God created family in the very beginning before sin entered the world. The original peace and flourishing that was present in the Garden of Eden – shalom – included the relationship between Adam and Eve. The first marriage was perfectly good, untouched by sin, without shame, blame, or guilt. It’s hard to imagine that today!

When God created Eve and brought her to Adam, Adam exclaimed, “At last!” (Gen. 2:23). God’s union of Adam and Eve, the creation of a new family, was purposeful and good. It wasn’t until after Adam and Eve were joined that God charged them with the cultural mandate: to work.

Fast forward to the very end of God’s redemptive narrative, the chapter of Restoration. We see the same exclamation of joy, love, and intimacy at the marriage supper of the Lamb:

Hallelujah! For the Lord our God the Almighty reigns. Let us rejoice and exult and give him the glory, for the marriage of the Lamb has come, and his Bride has made herself ready (Rev. 19:6-7).

Marriage on earth is a powerful metaphor God uses to reflect Christ’s relationship with his people.
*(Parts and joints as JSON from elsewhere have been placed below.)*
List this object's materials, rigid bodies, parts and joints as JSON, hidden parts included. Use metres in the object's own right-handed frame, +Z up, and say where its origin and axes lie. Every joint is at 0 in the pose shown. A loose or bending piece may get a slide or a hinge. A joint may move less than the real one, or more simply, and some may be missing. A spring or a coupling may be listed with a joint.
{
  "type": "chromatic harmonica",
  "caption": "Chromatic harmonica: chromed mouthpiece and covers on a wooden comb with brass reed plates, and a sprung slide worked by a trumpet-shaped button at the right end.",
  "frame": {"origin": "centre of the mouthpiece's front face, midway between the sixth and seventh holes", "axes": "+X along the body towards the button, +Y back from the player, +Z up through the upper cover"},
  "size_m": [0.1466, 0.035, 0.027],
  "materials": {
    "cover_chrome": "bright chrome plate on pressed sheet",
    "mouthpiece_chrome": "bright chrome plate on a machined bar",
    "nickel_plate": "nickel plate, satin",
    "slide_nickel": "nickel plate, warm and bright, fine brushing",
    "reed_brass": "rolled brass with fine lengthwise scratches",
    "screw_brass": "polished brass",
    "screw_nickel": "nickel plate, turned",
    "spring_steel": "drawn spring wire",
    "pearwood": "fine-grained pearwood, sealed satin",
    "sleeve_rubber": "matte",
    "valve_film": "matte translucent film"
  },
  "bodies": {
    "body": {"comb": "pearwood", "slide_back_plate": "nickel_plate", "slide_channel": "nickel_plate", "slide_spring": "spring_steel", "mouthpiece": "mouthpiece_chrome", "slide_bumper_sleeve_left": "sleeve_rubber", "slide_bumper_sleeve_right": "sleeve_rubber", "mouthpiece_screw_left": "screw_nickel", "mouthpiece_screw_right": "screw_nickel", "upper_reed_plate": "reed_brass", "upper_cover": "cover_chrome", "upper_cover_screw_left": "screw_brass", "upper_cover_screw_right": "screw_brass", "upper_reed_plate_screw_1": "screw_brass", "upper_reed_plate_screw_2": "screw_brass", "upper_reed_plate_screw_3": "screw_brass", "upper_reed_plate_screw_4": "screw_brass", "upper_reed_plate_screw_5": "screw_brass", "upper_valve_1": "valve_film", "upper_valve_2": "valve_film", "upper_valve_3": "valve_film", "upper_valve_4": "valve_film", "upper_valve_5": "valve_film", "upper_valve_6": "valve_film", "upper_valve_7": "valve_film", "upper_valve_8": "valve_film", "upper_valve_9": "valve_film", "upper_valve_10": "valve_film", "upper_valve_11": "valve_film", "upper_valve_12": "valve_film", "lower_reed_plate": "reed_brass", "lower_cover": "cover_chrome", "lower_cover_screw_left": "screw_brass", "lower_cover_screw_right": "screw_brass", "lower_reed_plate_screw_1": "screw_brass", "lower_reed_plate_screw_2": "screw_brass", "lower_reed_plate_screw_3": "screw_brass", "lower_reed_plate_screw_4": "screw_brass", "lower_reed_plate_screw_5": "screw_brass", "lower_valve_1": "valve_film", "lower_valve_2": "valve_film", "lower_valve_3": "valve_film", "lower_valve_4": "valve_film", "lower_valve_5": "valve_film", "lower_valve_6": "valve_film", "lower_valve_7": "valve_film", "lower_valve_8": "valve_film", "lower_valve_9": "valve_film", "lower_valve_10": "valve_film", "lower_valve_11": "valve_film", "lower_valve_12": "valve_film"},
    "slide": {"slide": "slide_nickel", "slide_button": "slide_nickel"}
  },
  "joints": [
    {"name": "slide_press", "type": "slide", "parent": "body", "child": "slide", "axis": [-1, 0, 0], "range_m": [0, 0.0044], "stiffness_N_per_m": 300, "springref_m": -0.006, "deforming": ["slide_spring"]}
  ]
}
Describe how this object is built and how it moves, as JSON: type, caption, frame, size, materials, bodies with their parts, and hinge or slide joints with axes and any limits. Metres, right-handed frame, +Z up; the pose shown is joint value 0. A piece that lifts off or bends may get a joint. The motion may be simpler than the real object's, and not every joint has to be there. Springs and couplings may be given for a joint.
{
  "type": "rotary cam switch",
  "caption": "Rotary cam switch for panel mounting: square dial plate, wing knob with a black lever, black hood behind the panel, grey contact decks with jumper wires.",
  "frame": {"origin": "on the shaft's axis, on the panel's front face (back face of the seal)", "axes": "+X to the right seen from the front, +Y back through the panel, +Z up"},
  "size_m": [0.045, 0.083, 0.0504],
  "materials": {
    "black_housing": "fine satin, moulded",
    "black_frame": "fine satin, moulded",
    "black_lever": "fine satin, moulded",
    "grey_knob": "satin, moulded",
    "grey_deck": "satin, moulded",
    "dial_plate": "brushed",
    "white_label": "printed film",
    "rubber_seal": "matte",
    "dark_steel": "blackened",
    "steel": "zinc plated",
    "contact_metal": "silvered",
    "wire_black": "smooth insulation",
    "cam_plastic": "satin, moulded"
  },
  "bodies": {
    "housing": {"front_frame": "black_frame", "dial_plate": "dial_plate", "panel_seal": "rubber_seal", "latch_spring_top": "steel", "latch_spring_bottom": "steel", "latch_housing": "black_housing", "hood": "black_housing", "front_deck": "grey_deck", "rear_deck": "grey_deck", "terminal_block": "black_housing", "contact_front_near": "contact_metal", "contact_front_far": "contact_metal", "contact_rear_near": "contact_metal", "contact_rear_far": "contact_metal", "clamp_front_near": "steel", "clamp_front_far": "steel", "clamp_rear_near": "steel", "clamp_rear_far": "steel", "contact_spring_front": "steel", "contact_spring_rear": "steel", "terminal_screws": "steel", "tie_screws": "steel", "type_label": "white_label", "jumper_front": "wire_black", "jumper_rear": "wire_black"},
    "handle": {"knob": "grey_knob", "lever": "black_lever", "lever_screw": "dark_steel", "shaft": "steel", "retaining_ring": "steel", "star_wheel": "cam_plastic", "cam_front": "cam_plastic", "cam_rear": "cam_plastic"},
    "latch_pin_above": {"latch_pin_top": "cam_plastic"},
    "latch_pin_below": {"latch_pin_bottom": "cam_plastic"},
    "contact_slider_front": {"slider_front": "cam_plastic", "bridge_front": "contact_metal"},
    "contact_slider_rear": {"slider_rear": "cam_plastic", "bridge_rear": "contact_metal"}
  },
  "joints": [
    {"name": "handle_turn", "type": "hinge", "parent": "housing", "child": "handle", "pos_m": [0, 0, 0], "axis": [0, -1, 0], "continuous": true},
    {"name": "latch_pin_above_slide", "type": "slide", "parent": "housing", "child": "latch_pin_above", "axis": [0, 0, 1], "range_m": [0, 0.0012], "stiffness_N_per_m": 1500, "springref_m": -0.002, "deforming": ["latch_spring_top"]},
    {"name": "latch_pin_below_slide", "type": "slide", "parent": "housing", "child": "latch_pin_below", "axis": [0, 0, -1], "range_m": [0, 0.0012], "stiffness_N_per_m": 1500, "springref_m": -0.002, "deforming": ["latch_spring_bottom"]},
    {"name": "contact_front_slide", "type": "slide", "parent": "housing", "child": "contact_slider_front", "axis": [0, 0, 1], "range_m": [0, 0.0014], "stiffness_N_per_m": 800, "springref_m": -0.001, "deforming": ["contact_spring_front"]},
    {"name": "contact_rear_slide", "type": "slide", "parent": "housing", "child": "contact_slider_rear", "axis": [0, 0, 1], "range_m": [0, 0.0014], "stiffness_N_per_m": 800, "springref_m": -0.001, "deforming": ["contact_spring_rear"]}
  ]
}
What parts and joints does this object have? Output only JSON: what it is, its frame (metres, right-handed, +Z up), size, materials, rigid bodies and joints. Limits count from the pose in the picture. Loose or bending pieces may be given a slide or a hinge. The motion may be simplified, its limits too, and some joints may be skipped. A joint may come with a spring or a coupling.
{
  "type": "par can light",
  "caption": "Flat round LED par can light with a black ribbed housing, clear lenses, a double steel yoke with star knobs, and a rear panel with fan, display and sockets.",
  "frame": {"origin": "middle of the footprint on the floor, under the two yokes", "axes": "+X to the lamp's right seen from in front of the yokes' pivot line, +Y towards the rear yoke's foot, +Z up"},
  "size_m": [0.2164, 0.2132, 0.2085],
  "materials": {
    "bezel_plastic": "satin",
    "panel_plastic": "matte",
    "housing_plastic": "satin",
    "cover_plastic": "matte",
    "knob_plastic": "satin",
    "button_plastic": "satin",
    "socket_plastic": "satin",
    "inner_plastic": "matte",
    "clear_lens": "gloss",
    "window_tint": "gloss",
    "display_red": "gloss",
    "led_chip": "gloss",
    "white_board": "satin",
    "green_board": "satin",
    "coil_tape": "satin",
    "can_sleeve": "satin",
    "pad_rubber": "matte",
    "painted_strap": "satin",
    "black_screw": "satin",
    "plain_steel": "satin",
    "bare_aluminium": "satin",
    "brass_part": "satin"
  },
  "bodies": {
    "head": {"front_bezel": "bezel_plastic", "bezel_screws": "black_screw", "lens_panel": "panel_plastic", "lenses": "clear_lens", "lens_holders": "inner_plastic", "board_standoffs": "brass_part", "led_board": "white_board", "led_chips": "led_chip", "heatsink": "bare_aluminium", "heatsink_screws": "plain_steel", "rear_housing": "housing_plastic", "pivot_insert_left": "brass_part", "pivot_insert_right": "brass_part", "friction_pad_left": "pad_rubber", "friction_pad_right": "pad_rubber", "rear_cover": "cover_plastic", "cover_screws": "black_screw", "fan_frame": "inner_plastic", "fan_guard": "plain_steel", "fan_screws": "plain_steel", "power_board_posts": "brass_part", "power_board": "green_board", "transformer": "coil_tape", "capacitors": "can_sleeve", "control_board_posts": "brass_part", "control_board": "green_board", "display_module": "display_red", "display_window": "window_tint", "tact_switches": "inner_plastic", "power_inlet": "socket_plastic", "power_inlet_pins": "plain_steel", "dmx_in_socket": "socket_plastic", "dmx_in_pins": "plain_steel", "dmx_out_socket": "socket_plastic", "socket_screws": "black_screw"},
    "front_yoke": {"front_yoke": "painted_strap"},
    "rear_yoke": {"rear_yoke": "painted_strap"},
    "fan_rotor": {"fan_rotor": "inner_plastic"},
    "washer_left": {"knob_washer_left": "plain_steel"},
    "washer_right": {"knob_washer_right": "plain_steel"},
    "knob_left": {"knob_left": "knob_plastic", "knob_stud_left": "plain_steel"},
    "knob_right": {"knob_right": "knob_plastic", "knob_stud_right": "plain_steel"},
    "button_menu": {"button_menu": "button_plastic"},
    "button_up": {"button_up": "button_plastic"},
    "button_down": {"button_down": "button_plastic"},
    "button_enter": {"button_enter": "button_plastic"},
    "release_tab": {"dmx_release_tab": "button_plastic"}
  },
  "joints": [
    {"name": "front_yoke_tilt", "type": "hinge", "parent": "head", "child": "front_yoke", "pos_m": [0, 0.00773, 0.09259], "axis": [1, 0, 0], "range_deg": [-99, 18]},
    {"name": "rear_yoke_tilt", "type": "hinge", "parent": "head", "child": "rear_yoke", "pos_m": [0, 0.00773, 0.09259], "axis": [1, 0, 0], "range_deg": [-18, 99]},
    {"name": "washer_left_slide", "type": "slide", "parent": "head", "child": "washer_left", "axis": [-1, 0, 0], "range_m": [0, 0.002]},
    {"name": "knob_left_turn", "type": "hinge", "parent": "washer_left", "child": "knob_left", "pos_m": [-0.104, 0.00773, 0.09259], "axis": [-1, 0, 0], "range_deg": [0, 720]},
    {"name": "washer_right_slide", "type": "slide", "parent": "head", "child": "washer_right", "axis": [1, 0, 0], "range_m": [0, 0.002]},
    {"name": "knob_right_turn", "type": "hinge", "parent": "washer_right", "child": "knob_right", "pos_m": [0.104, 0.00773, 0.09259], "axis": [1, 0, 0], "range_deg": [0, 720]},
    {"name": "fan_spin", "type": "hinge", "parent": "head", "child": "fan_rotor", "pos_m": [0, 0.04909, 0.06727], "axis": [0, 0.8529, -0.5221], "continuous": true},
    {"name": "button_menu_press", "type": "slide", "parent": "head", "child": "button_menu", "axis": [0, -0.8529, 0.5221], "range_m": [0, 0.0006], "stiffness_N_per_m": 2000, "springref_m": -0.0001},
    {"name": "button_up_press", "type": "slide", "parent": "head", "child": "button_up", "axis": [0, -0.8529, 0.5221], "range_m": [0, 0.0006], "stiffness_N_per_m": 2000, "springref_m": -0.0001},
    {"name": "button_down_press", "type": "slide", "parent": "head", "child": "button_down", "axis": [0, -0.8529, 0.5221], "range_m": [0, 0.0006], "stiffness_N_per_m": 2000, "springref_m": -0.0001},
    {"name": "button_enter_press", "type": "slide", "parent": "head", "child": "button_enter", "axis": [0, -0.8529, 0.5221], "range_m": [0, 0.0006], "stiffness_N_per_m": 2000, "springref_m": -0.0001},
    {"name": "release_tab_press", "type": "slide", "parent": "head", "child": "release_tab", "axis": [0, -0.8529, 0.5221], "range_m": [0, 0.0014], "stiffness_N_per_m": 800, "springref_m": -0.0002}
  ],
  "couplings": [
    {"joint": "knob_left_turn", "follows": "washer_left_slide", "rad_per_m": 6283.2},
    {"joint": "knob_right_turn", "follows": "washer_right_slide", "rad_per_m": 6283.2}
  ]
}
God’s majestic story of the whole creation begins with a familial relationship and ends with an image of the eternal family of God’s church.

In between, Scripture is full of stories about how God uses family to work in the lives of his people and in his kingdom.

Family must be an inherently good construct from God.

Family Is Integral to Calling

Marriage gives us a glimpse of Christ’s relationship with the church. It’s a place where we can sacrificially emulate Christ’s love. It’s certainly an agent of sanctification. Marriage is one aspect of family, but family is also more.

It’s a vehicle for fulfilling God’s ultimate calling in our lives.

We talk about the cultural mandate a lot at IFWE: God’s command to “Be fruitful and multiply and fill the earth and subdue it, and have dominion over the fish of the sea and over the birds of the heavens and over every living thing that moves on the earth” (Gen. 28).

The cultural mandate is confirmed again after the Fall in the Great Commission: to make disciples of all nations (Matt. 28:16-20). This is our job description!

How does family fit into our job description? Family is a vehicle for us to fulfill the cultural mandate and the Great Commission – to multiply, have dominion, and make disciples.

God gave you family to accomplish his will, further his kingdom, make disciples, love sacrificially, and reflect his goodness to the watching world. Family doesn’t compete with God’s calling in our lives; it’s an integral part of it.

No two families are alike, so how God calls YOU to your family may look different from how he calls me.

Without a doubt, you can know that God calls you to love your family as he loves his people — with patience, kindness, peace, gentleness, selflessness, sacrifice, grace, mercy, joy, and thanksgiving.